WATO
- Oliver Springs, Tennessee; United States;
- Broadcast area: Knoxville metropolitan area
- Frequency: 106.1 MHz
- Branding: Atomic 106

Programming
- Format: Alternative rock
- Affiliations: Compass Media Networks; United Stations Radio Networks;

Ownership
- Owner: Loud Media LLC
- Sister stations: WKCE; WKVL; WTLT; WGAP; WVLZ;

History
- First air date: 2009 (as WJRV)
- Former call signs: WJZO (2008–2009); WJRV (2009–2020); WSMM (2020–2024);
- Call sign meaning: "Atomic"

Technical information
- Licensing authority: FCC
- Facility ID: 170987
- Class: A
- ERP: 190 watts
- HAAT: 532.4 meters (1,747 ft)
- Transmitter coordinates: 36°6′29″N 84°20′8″W﻿ / ﻿36.10806°N 84.33556°W
- Repeater: 1400 WGAP (Maryville)

Links
- Public license information: Public file; LMS;
- Webcast: Listen live
- Website: www.atomic106.com

= WATO (FM) =

WATO (106.1 MHz) is a commercial FM radio station licensed to Oliver Springs, Tennessee, and serving the Knoxville metropolitan area. It is owned by Loud Media and broadcasts an alternative rock format branded as "Atomic 106".
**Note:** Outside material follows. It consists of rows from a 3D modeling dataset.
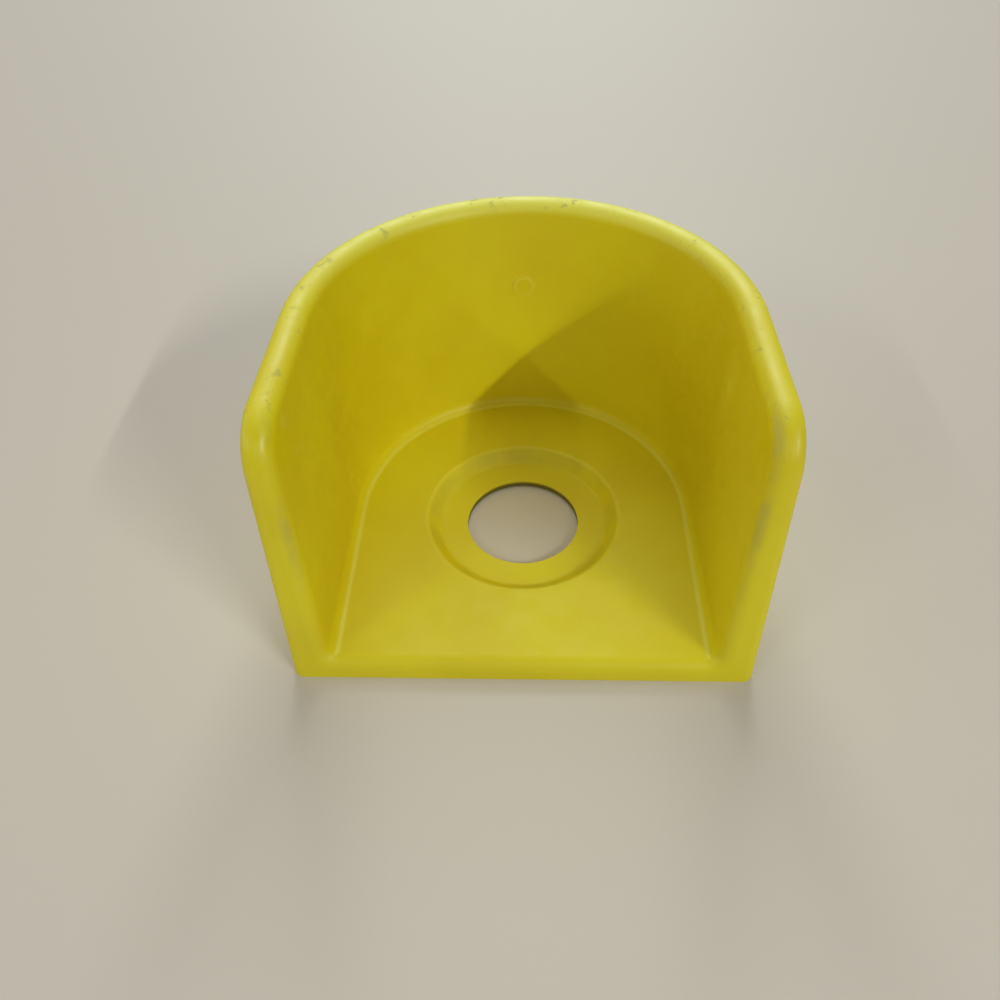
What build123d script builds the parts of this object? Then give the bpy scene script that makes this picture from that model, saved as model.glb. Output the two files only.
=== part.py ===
from build123d import *
import os
from math import hypot, radians, tan

# Palm-button guard: a horseshoe wall on a flat floor, clamped under a 30 mm push button.
# Millimetres, +Z up off the mounting panel. The origin is on the button hole's axis at
# the panel's face. The guard is open to the front (-Y) and to the top.

# Overall sizes
outer_width = 109.6         # across the two straight walls, at the panel
height = 69.5               # panel to the top of the rim
front_reach = 49.0          # hole axis to the foot of the open front
bend_setback = 1.7          # hole axis to the centre of the round back

# Walls
rim_thickness = 6.4         # wall at the height of the rim
outer_draft = 0.55          # degrees that the outside faces close towards the rim
inner_draft = 1.8           # degrees that the inside faces open towards the rim
front_lean = 7.9            # degrees that the front ends of the walls lean back
front_corner_radius = 12.0  # side view, where each front end turns into the rim
outer_edge_radius = 2.5     # outline of the front ends and the rim, outside
inner_edge_radius = 3.4     # the same, inside, and along the front of the floor
rim_land = 0.3              # least flat left between the two roundings of the rim
floor_corner_radius = 2.7   # inside corner between the floor and the walls

# Floor and button seat
floor_height = 5.2          # panel to the top of the floor
hole_diameter = 30.5        # clears the neck of a 30 mm push button
seat_diameter = 45.6        # flat ring that the button's washer sits on
seat_plate = 2.0            # plate left under the seat
seat_flank = 45.0           # degrees from level
seat_foot_radius = 1.5
seat_mouth_radius = 2.0

# Coring from below, which keeps the moulding even in thickness
skin = 2.4                  # each side of the cored walls, and the floor's front lip
floor_thickness = 2.6
core_below_rim = 10.0       # solid head left above the wall core
hub_margin = 1.6            # solid ring left outside the mouth of the seat
rib_thickness = 1.6
rib_count = 8               # ribs from the hub to the walls, evenly spaced

# Round insert mark on the inside of the back wall
mark_diameter = 6.0
mark_height = 45.8          # panel to the centre of the mark
mark_step = 0.2             # how far its foot stands off the wall
mark_root = 1.0             # how deep it is rooted in the wall

# Worked out from the sizes above
outer_slope = tan(radians(outer_draft))
inner_slope = tan(radians(inner_draft))
lean_slope = tan(radians(front_lean))
inner_rounding = min(inner_edge_radius, rim_thickness - outer_edge_radius - rim_land)
seat_depth = floor_height - seat_plate
mouth_diameter = seat_diameter + 2 * seat_depth / tan(radians(seat_flank))
overrun = 20.0              # how far a cutting body passes the faces that it cuts
touch = 1e-3                # closeness at which a point counts as lying on a face


def outer_radius(z):
    # half the outside width at height z
    return outer_width / 2 - z * outer_slope


def inner_radius(z):
    # half the clear width between the walls at height z
    return outer_radius(height) - rim_thickness - (height - z) * inner_slope


def horseshoe(radius, front_y):
    # a half circle behind and two straight legs reaching forward to front_y
    leg = bend_setback - front_y
    legs = Pos(0, bend_setback - leg / 2) * Rectangle(2 * radius, leg)
    return legs + Pos(0, bend_setback) * Circle(radius)


def horseshoe_body(radius, low, high, angle=0.0):
    # from low to high and past the open front, with its sides opening by the angle
    outline = horseshoe(radius, -front_reach - overrun)
    return Pos(0, 0, low) * extrude(outline, high - low, taper=-angle)


def side_prism(inset, low, top):
    # the side view from low to top: leaning front drawn in by inset, level top
    def front_at(z):
        return inset - front_reach + z * lean_slope

    side = outer_width / 2 + overrun
    back = bend_setback + side
    corners = [(front_at(low), low), (front_at(top), top), (back, top), (back, low)]
    outline = Plane.YZ * make_face(Polyline(*corners, close=True))
    return extrude(outline, side, both=True)


def side_view():
    # the whole guard's side view, with the front corner turned over
    prism = side_prism(0, 0, height)
    corner = prism.edges().filter_by(Axis.X).group_by(Axis.Z)[-1].sort_by(Axis.Y)[0]
    return fillet(corner, front_corner_radius)


def hand_space():
    # the space between the walls, above the floor
    space = horseshoe_body(inner_radius(floor_height), floor_height, height + overrun, inner_draft)
    foot = space.faces().sort_by(Axis.Z)[0]
    return fillet(foot.edges().sort_by(Axis.Y)[1:], floor_corner_radius)


def off_spine(point):
    # level distance from the middle line, or from the centre of the round back
    return hypot(point.X, max(point.Y - bend_setback, 0))


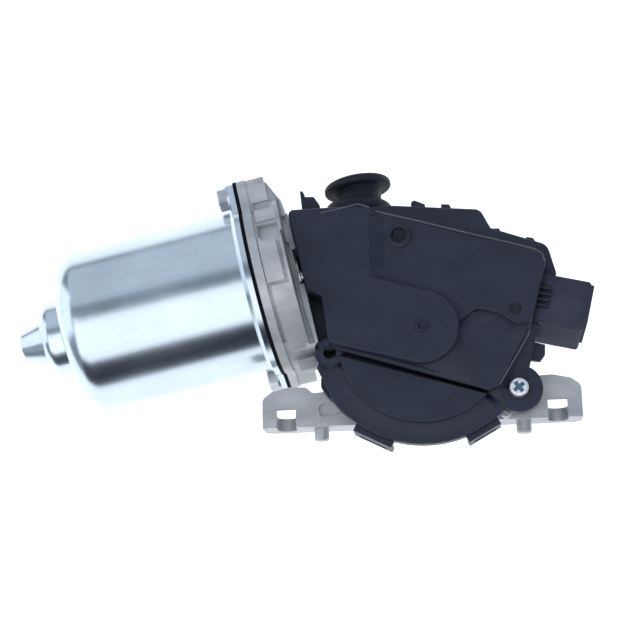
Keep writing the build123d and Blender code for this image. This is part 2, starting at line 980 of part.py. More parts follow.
def boss_ribs():
    """Eight radial ribs that brace the output boss under the floor."""
    reach = case_radius - 3
    rib = make_face(
        Polyline((output_boss_radius - 1, boss_face + 2.5), (reach, housing_bottom - 1.2),
                 (reach, housing_bottom), (output_boss_radius - 1, housing_bottom), close=True)
    )
    web = extrude(Plane.XZ * rib, 1.1, both=True)
    return [Rot(0, 0, angle) * web for angle in range(0, 360, 45)]


def motor_tube():
    """The casting's round mouth that the can bolts to, with its bolt ears."""
    barrel = rod(tube_radius, motor_face, tube_end)
    ears = slab(flange_sketch(flange_radius), motor_face, motor_face + 3.2)
    for place in ear_places():
        pillar = Pos(*place) * Circle(ear_radius - 0.4)
        pillar = make_hull(pillar.edges() + Circle(can_radius * 0.8).edges())
        ears += slab(pillar, motor_face, motor_face + bolt_thread_depth + 3)
    return barrel + ears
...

WATO is a Class A station, with an effective radiated power of 190 watts. The studios are on the fifth floor of the Sunsphere in Knoxville.

As of December 2025, the weekday presenter lineup consists of The TJ Show, Woodhouse, and Dave Kelly.

==History==
The station signed on the air in 2009 as WJRV. The station aired a hot adult contemporary music format branded as "106.1 The River".

On May 27, 2020, it was announced that the station was to be acquired by Loud Media. On June 26, 2020, Loud Media launched "106.1 VLZ" with an active rock format. The station changed its call sign on July 1, 2020, to WVLZ.

On October 21, 2024, WVLZ dropped its active rock format, which moved to WSMM (850 AM), and began stunting towards a new format to be launched on October 25, 2024, under new WATO call letters. At 1:06 pm that day, WATO launched an alternative rock format branded as "Atomic 106".